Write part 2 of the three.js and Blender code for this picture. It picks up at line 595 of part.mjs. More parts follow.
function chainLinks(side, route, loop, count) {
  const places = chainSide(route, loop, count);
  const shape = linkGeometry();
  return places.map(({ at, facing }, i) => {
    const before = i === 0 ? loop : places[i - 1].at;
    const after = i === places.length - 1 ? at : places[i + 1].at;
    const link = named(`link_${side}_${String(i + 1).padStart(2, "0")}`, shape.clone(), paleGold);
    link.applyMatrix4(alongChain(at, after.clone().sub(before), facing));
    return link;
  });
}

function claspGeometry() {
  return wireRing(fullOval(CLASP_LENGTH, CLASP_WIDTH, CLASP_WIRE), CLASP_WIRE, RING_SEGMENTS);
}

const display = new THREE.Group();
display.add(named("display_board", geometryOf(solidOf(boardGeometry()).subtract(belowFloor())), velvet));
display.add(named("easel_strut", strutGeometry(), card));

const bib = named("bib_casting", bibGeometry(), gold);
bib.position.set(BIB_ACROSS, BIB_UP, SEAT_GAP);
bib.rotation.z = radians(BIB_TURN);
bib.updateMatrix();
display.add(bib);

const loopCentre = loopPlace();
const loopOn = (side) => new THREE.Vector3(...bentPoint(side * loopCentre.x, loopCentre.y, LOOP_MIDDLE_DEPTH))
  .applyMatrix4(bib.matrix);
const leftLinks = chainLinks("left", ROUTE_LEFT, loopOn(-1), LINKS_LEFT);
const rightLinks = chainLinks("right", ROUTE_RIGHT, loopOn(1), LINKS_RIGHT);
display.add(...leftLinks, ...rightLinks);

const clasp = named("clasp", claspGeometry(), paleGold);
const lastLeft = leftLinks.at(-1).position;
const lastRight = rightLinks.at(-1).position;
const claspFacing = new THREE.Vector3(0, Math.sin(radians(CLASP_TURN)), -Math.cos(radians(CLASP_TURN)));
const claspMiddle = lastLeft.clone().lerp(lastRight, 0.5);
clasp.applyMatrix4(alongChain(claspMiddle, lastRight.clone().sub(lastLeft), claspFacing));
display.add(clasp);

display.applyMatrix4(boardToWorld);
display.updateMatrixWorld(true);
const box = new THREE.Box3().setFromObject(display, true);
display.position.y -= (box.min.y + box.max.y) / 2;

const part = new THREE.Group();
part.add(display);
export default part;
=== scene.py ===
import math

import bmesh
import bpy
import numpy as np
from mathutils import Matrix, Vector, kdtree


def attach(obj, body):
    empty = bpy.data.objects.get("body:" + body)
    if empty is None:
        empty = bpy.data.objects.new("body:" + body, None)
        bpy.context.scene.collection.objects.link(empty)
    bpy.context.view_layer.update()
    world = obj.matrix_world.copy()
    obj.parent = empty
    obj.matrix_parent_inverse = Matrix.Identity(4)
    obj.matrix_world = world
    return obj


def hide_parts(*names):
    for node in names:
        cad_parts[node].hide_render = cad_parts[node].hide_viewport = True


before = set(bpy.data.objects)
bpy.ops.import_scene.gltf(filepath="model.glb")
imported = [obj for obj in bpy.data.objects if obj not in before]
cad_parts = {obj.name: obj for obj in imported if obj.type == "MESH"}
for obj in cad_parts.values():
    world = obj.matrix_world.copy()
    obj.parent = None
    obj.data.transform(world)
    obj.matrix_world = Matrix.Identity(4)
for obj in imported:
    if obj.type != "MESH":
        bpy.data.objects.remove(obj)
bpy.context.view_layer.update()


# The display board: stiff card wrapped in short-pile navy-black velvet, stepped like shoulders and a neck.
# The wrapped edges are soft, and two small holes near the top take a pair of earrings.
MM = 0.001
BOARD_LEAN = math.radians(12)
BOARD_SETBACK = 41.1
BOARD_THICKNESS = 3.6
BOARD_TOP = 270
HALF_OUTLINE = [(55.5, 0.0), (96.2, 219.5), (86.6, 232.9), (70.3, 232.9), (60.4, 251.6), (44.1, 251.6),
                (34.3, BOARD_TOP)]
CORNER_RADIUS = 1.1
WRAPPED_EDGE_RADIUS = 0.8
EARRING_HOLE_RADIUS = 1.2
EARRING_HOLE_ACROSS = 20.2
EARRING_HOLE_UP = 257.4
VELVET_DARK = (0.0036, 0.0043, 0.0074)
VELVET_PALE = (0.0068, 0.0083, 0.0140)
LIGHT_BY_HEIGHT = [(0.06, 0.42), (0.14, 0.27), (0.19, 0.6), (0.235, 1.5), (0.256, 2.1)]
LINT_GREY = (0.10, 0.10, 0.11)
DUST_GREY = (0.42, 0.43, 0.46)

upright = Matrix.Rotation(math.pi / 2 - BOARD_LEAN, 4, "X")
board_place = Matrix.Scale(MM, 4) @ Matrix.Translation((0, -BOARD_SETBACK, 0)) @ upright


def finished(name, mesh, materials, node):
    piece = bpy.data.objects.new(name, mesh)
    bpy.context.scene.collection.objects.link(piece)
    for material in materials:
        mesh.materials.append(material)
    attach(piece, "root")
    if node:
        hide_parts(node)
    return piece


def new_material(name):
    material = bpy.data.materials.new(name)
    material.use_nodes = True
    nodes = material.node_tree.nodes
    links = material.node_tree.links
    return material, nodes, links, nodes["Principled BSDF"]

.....

* GIVEN PROBLEM
Reproduce the listing shown above in its entirety, exactly.

* ANSWER IN FULL
Write part 2 of the three.js and Blender code for this picture. It picks up at line 595 of part.mjs. More parts follow.
function chainLinks(side, route, loop, count) {
  const places = chainSide(route, loop, count);
  const shape = linkGeometry();
  return places.map(({ at, facing }, i) => {
    const before = i === 0 ? loop : places[i - 1].at;
    const after = i === places.length - 1 ? at : places[i + 1].at;
    const link = named(`link_${side}_${String(i + 1).padStart(2, "0")}`, shape.clone(), paleGold);
    link.applyMatrix4(alongChain(at, after.clone().sub(before), facing));
    return link;
  });
}

function claspGeometry() {
  return wireRing(fullOval(CLASP_LENGTH, CLASP_WIDTH, CLASP_WIRE), CLASP_WIRE, RING_SEGMENTS);
}

const display = new THREE.Group();
display.add(named("display_board", geometryOf(solidOf(boardGeometry()).subtract(belowFloor())), velvet));
display.add(named("easel_strut", strutGeometry(), card));

const bib = named("bib_casting", bibGeometry(), gold);
bib.position.set(BIB_ACROSS, BIB_UP, SEAT_GAP);
bib.rotation.z = radians(BIB_TURN);
bib.updateMatrix();
display.add(bib);

const loopCentre = loopPlace();
const loopOn = (side) => new THREE.Vector3(...bentPoint(side * loopCentre.x, loopCentre.y, LOOP_MIDDLE_DEPTH))
  .applyMatrix4(bib.matrix);
const leftLinks = chainLinks("left", ROUTE_LEFT, loopOn(-1), LINKS_LEFT);
const rightLinks = chainLinks("right", ROUTE_RIGHT, loopOn(1), LINKS_RIGHT);
display.add(...leftLinks, ...rightLinks);

const clasp = named("clasp", claspGeometry(), paleGold);
const lastLeft = leftLinks.at(-1).position;
const lastRight = rightLinks.at(-1).position;
const claspFacing = new THREE.Vector3(0, Math.sin(radians(CLASP_TURN)), -Math.cos(radians(CLASP_TURN)));
const claspMiddle = lastLeft.clone().lerp(lastRight, 0.5);
clasp.applyMatrix4(alongChain(claspMiddle, lastRight.clone().sub(lastLeft), claspFacing));
display.add(clasp);

display.applyMatrix4(boardToWorld);
display.updateMatrixWorld(true);
const box = new THREE.Box3().setFromObject(display, true);
display.position.y -= (box.min.y + box.max.y) / 2;

const part = new THREE.Group();
part.add(display);
export default part;
=== scene.py ===
import math

import bmesh
import bpy
import numpy as np
from mathutils import Matrix, Vector, kdtree


def attach(obj, body):
    empty = bpy.data.objects.get("body:" + body)
    if empty is None:
        empty = bpy.data.objects.new("body:" + body, None)
        bpy.context.scene.collection.objects.link(empty)
    bpy.context.view_layer.update()
    world = obj.matrix_world.copy()
    obj.parent = empty
    obj.matrix_parent_inverse = Matrix.Identity(4)
    obj.matrix_world = world
    return obj


def hide_parts(*names):
    for node in names:
        cad_parts[node].hide_render = cad_parts[node].hide_viewport = True


before = set(bpy.data.objects)
bpy.ops.import_scene.gltf(filepath="model.glb")
imported = [obj for obj in bpy.data.objects if obj not in before]
cad_parts = {obj.name: obj for obj in imported if obj.type == "MESH"}
for obj in cad_parts.values():
    world = obj.matrix_world.copy()
    obj.parent = None
    obj.data.transform(world)
    obj.matrix_world = Matrix.Identity(4)
for obj in imported:
    if obj.type != "MESH":
        bpy.data.objects.remove(obj)
bpy.context.view_layer.update()


# The display board: stiff card wrapped in short-pile navy-black velvet, stepped like shoulders and a neck.
# The wrapped edges are soft, and two small holes near the top take a pair of earrings.
MM = 0.001
BOARD_LEAN = math.radians(12)
BOARD_SETBACK = 41.1
BOARD_THICKNESS = 3.6
BOARD_TOP = 270
HALF_OUTLINE = [(55.5, 0.0), (96.2, 219.5), (86.6, 232.9), (70.3, 232.9), (60.4, 251.6), (44.1, 251.6),
                (34.3, BOARD_TOP)]
CORNER_RADIUS = 1.1
WRAPPED_EDGE_RADIUS = 0.8
EARRING_HOLE_RADIUS = 1.2
EARRING_HOLE_ACROSS = 20.2
EARRING_HOLE_UP = 257.4
VELVET_DARK = (0.0036, 0.0043, 0.0074)
VELVET_PALE = (0.0068, 0.0083, 0.0140)
LIGHT_BY_HEIGHT = [(0.06, 0.42), (0.14, 0.27), (0.19, 0.6), (0.235, 1.5), (0.256, 2.1)]
LINT_GREY = (0.10, 0.10, 0.11)
DUST_GREY = (0.42, 0.43, 0.46)

upright = Matrix.Rotation(math.pi / 2 - BOARD_LEAN, 4, "X")
board_place = Matrix.Scale(MM, 4) @ Matrix.Translation((0, -BOARD_SETBACK, 0)) @ upright


def finished(name, mesh, materials, node):
    piece = bpy.data.objects.new(name, mesh)
    bpy.context.scene.collection.objects.link(piece)
    for material in materials:
        mesh.materials.append(material)
    attach(piece, "root")
    if node:
        hide_parts(node)
    return piece


def new_material(name):
    material = bpy.data.materials.new(name)
    material.use_nodes = True
    nodes = material.node_tree.nodes
    links = material.node_tree.links
    return material, nodes, links, nodes["Principled BSDF"]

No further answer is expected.